Vendor milestone, compliance trigger
Which lifecycle milestone fires which compliance clock. See the terminology reference for what each term means at each vendor.
| Vendor milestone | PCI-DSS 6.3.3 | HIPAA 164.308 | NIST SA-22 / SI-2 | Cyber insurance |
|---|---|---|---|---|
| End of Software Maintenance (Cisco EoSWM / Juniper EOSE) | Review. Vendor still issues security patches; maintenance releases stop but CVE fixes continue. | Risk-analysis trigger. Document that maintenance is narrowing. | SI-2 continues. SA-22 not yet in play. | Flag for next renewal. Not usually a pricing trigger alone. |
| End of Vulnerability/Security Support (Cisco EoVSS / vendor security-fix cutoff) | Failure. No more vendor patches means 6.3.3 is structurally unsatisfiable. | Active risk. Must document compensating controls per 164.308(a)(1)(ii)(B). | SA-22 triggers. Replace or isolate. | Material change. Notify carrier. Expect scrutiny at renewal. |
| Last Day of Support / End of Support (Cisco LDoS / Juniper EOS) | Failure compounding. No vendor TAC, no security fixes, no RMA. | High-risk finding. Replace, isolate, or decommission. | SA-22 strict read: replace the component. | Red flag on any underwriting review. Named exclusions likely. |
Compensating controls when you can't refresh yet
Sometimes the budget hits a wall before the EoL hits you. SA-22's own guidance and NIST SP 800-172 offer a reasonable compensating-control set that holds up in audit and at renewal:
- Network isolation. Unsupported component lives in a segment that can't reach public networks or other production zones. Documented firewall rules and an explicit deny-by-default posture.

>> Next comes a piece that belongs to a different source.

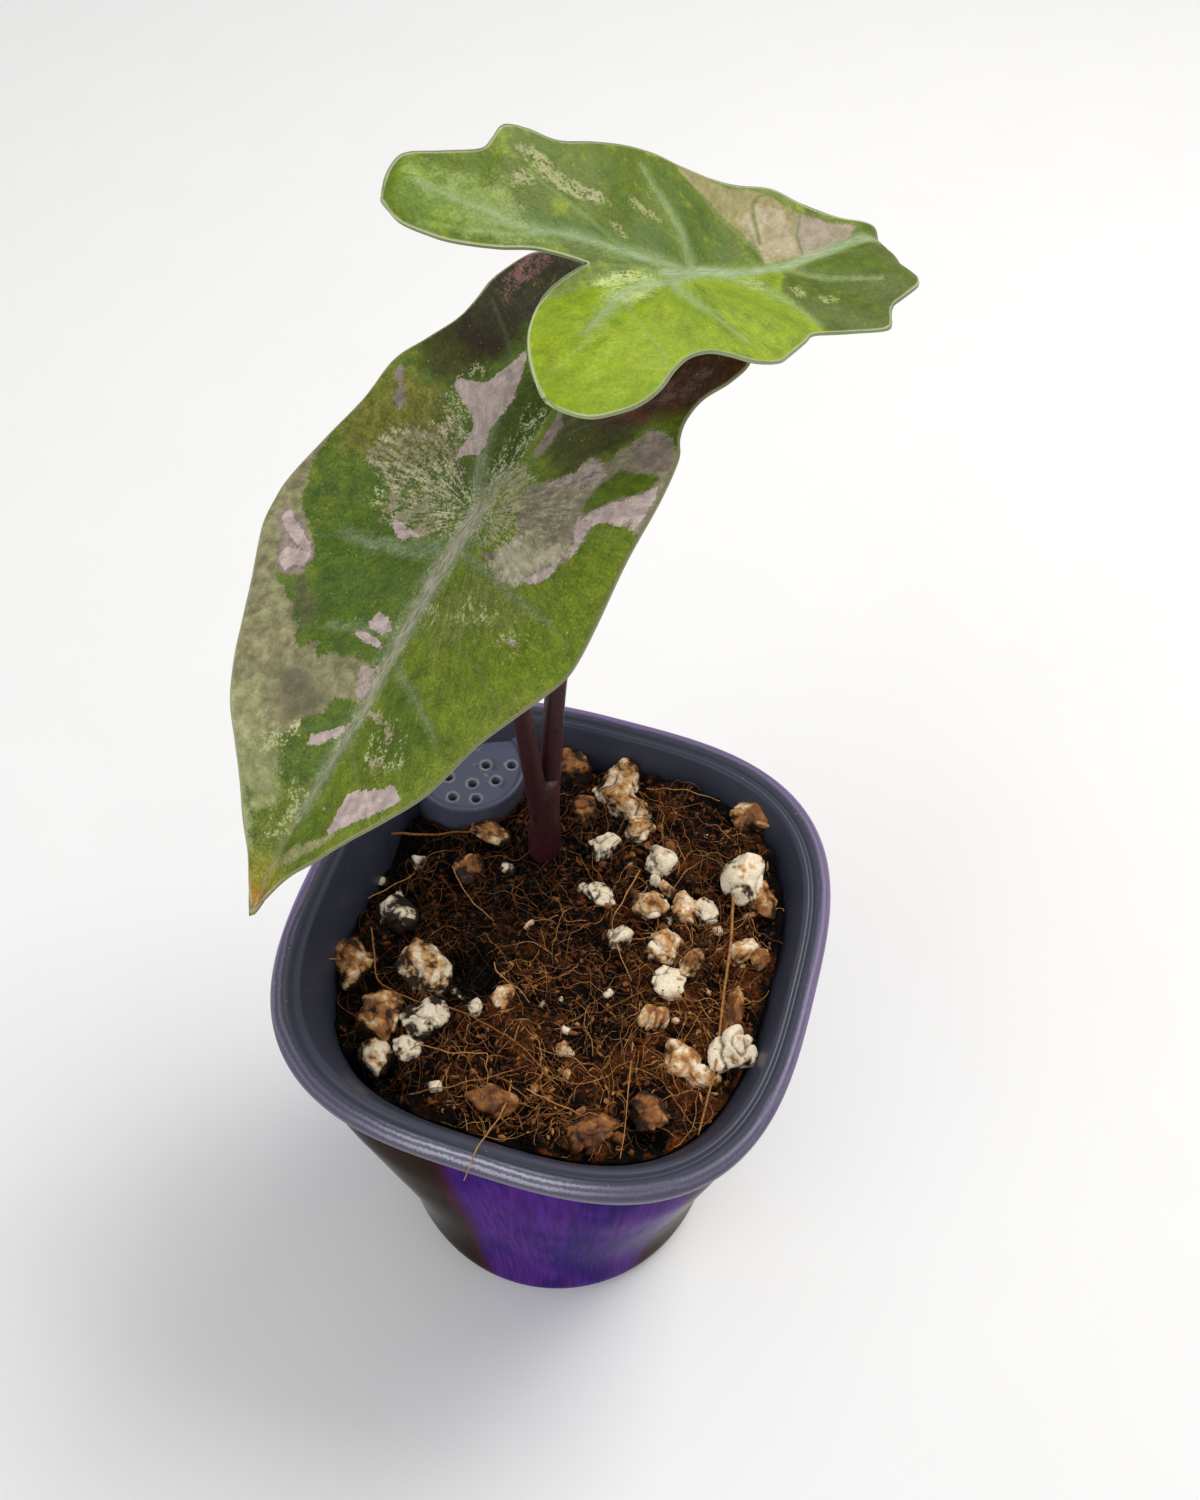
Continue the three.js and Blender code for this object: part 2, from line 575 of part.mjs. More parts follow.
// Centre lines, from the base in the mix up to the last stretch under the blade
const SHEATH = [[-10, 20.8, 104], STEM_BASE, [-10.4, 22, 132], [-10.6, 24.4, 147]]
const LOWER_PETIOLE = [
  STEM_BASE, [-10.4, 21.4, 126], [-12.4, 22.3, 146], [-15.4, 23.8, 169], [-19.6, 25.6, 196],
]
const UPPER_PETIOLE = [
  STEM_BASE, [-10.2, 22.2, 126], [-10.5, 26.4, 146], [-11, 32, 169], [-11, 44, 202], [-9.8, 57.6, 234],
]

// Radii at shares of the length
const SHEATH_TAPER = [[0, 2.4], [0.12, SHEATH_RADIUS + SHEATH_SWELL], [0.55, SHEATH_RADIUS], [1, 2.7]]
const PETIOLE_TAPER = [
  [0, 2.6], [0.35, PETIOLE_RADIUS + 0.15], [0.9, PETIOLE_RADIUS - 0.15], [1, PETIOLE_RADIUS + 0.1],
]

// The stem: a sheath in the soil that parts into the two leaf stalks
function makeStem() {
  const sheath = taperedTube(SHEATH, SHEATH_TAPER, 14, 14)
  const lower = taperedTube([...LOWER_PETIOLE, ...petioleEnd(LOWER_BLADE)], PETIOLE_TAPER, 10, 22)
  const upper = taperedTube([...UPPER_PETIOLE, ...petioleEnd(UPPER_BLADE)], PETIOLE_TAPER, 10, 30)
  return sheath.add(lower).add(upper)
}

// The plain hole in the mix that the stem stands in
function stemHole() {
  const radius = SHEATH_RADIUS + SHEATH_SWELL + STEM_HOLE_CLEARANCE
  const line = [[-10, 20.8, 103.6], [-10.1, 21.1, 116], [-10.4, 22, 132]]
  return taperedTube(line, [[0, radius], [1, radius]], 14, 4)
}

function addPiece(group, name, solid, material) {
  const mesh = new THREE.Mesh(toGeometry(solid), new THREE.MeshStandardMaterial(material))
  mesh.name = name
  group.add(mesh)
}

const plant = new THREE.Group()
addPiece(plant, 'outer_pot', makeOuterPot(), { color: 0x3e246e, roughness: 0.22, metalness: 0.35 })
addPiece(plant, 'inner_pot', makeLiner(), { color: 0x5a5c68, roughness: 0.35, metalness: 0 })
addPiece(plant, 'potting_mix', makeSoil(), { color: 0x3a2413, roughness: 0.95, metalness: 0 })
addPiece(plant, 'stem_and_petioles', makeStem(), { color: 0x3c141e, roughness: 0.5, metalness: 0 })
addPiece(plant, 'lower_leaf', makeBlade(LOWER_BLADE), { color: 0x4b6923, roughness: 0.45, metalness: 0 })
addPiece(plant, 'upper_leaf', makeBlade(UPPER_BLADE), { color: 0x8ca532, roughness: 0.45, metalness: 0 })

export default plant
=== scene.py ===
"""A young variegated alocasia in a self-watering double pot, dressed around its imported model.

Lengths in the recipes are millimetres in the part's own frame, +Z up from the foot of the pot.
They become metres only where a mesh is filled. Each piece is worked out as whole numpy arrays.
"""

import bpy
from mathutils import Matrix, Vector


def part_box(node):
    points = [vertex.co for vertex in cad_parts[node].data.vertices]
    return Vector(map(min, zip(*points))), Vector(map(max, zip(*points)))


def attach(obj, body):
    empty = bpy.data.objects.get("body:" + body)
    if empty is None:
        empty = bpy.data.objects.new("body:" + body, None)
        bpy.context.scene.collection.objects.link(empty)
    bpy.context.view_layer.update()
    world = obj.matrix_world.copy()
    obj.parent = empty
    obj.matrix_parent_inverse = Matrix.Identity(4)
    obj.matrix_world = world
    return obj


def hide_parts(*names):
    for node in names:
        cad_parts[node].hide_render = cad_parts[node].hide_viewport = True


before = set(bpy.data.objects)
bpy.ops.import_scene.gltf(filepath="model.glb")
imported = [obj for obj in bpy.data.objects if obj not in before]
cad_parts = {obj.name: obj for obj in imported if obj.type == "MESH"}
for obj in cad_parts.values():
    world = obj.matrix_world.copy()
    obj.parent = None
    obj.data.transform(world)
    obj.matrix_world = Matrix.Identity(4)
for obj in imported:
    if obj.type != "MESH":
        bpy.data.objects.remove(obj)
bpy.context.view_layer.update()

import math
from itertools import product

import bpy
import numpy as np
from mathutils import Matrix

bl_info = {
    "name": "Potted Variegated Alocasia",
    "version": (1, 0, 0),
    "blender": (4, 5, 0),
    "location": "View3D > Sidebar > Alocasia",
    "description": "Dresses a young variegated alocasia in its double pot",
    "category": "Add Mesh",
}

MM = 0.001
TURN = 2 * math.pi
RIM_HALF = 55.0


def srgb(red, green, blue):
    """A screen colour from 0 to 255 as the linear colour that a shader takes."""
    def linear(value):
        share = value / 255
        return share / 12.92 if share <= 0.04045 else ((share + 0.055) / 1.055) ** 2.4
    return (linear(red), linear(green), linear(blue), 1.0)


def half_width(node):
    """Half the width of a node of the frame along X, in millimetres."""
    low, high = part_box(node)
    return (high.x - low.x) / 2 / MM


# Sizes and colours that a user would change

def colour(name, description, value):
    return bpy.props.FloatVectorProperty(
        name=name, description=description, default=value, subtype="COLOR", size=4, min=0, max=1)


def length(name, description, millimetres):
    return bpy.props.FloatProperty(
        name=name, description=description, default=millimetres * MM, min=0, unit="LENGTH", precision=4)


class PotSettings(bpy.types.PropertyGroup):
    rim: length("Rim half width", "Half the width over the liner's lip, which sizes the whole plant",
                half_width("inner_pot"))
    violet: colour("Violet", "The outer pot's flat sides", srgb(50, 22, 106))
    # Painted reflection: the outer pot's brown bands stand for brown surroundings mirrored in its gloss,
    # painted into its colour.
    bronze: colour("Bronze", "The outer pot's dark bands", srgb(34, 18, 8))
    liner: colour("Liner", "The frosted liner", srgb(62, 65, 80))
    lilac: colour("Lilac", "The liner's bead over the violet rim", srgb(126, 98, 156))
    segments: bpy.props.IntProperty(name="Segments", description="Steps round the pot", default=240, min=24)


class MixSettings(bpy.types.PropertyGroup):
    # The soil colour darkens the mix's hollows and voids, where it is painted shade.
    soil: colour("Soil", "Damp coir in the hollows", srgb(18, 9, 4))
    coir: colour("Coir", "Dry coir on the crests", srgb(110, 58, 20))
    root: colour("Root", "Pale roots and straws", srgb(192, 136, 78))
    crumbs: bpy.props.IntProperty(name="Crumbs", description="Loose crumbs of coir", default=4800, min=0)
    fibres: bpy.props.IntProperty(name="Fibres", description="Coir fibres", default=2800, min=0)
    roots: bpy.props.IntProperty(name="Roots", description="Pale curly roots", default=420, min=0)
    chips: bpy.props.IntProperty(name="Chips", description="Small chips of perlite", default=150, min=0)


class LeafSettings(bpy.types.PropertyGroup):
    thickness: length("Blade thickness", "Thickness of both blades", 0.6)
    stalk: colour("Stalk", "Dark burgundy of the stalks", srgb(62, 24, 32))
    old_left: colour("Old green, left", "The green of the lower leaf's left half", srgb(88, 110, 30))
    old_right: colour("Old green, right", "The green of the lower leaf's right half", srgb(106, 124, 28))
    young_near: colour("Young green, near", "The green of the upper leaf's near half", srgb(134, 156, 16))
    young_far: colour("Young green, far", "The green of the upper leaf's far half", srgb(94, 112, 6))


class StageSettings(bpy.types.PropertyGroup):
    floor: colour("Floor", "The pale floor", srgb(250, 250, 250))
    sky: bpy.props.FloatProperty(name="Sky", description="Strength of the even light", default=0.5, min=0)
    key: bpy.props.FloatProperty(name="Key light", description="Power of the soft main light",
                                 default=8, min=0, unit="POWER")


def drawn_mm():
    """Metres for a millimetre of the recipes, which draw the plant with a rim of RIM_HALF."""
    return bpy.context.scene.alocasia_pot.rim / RIM_HALF


# Arrays

def xyz(x, y, z):
    """Points from their coordinates, each spread to the shape that they share."""
    return np.stack(np.broadcast_arrays(x, y, z), axis=-1)


def unit(vectors, axis=-1):
    """Vectors brought to length 1."""
    return vectors / (np.linalg.norm(vectors, axis=axis, keepdims=True) + 1e-9)


def smooth_step(value, low, high):
    """0 below low, 1 above high, and an S curve between them."""
    share = np.clip((value - low) / (high - low), 0, 1)
    return share * share * (3 - 2 * share)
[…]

- Enhanced monitoring. Additional logging and anomaly detection on the isolated segment, because you've lost the vendor's ability to patch attackable surfaces.
- Third-party support contract. A documented TPM or extended support agreement for replacement parts and failure-analysis coverage. Not a security-patch replacement, but required by SA-22 for the support-contract part of its requirement.
- Risk acceptance sign-off. A dated, named decision from someone with authority to accept the residual risk, tied to a refresh plan and timeline. Auditors and claims adjusters both want this document.
Compensating controls buy time. They don't buy permanent coverage. Every framework above assumes you're on a path to replacement.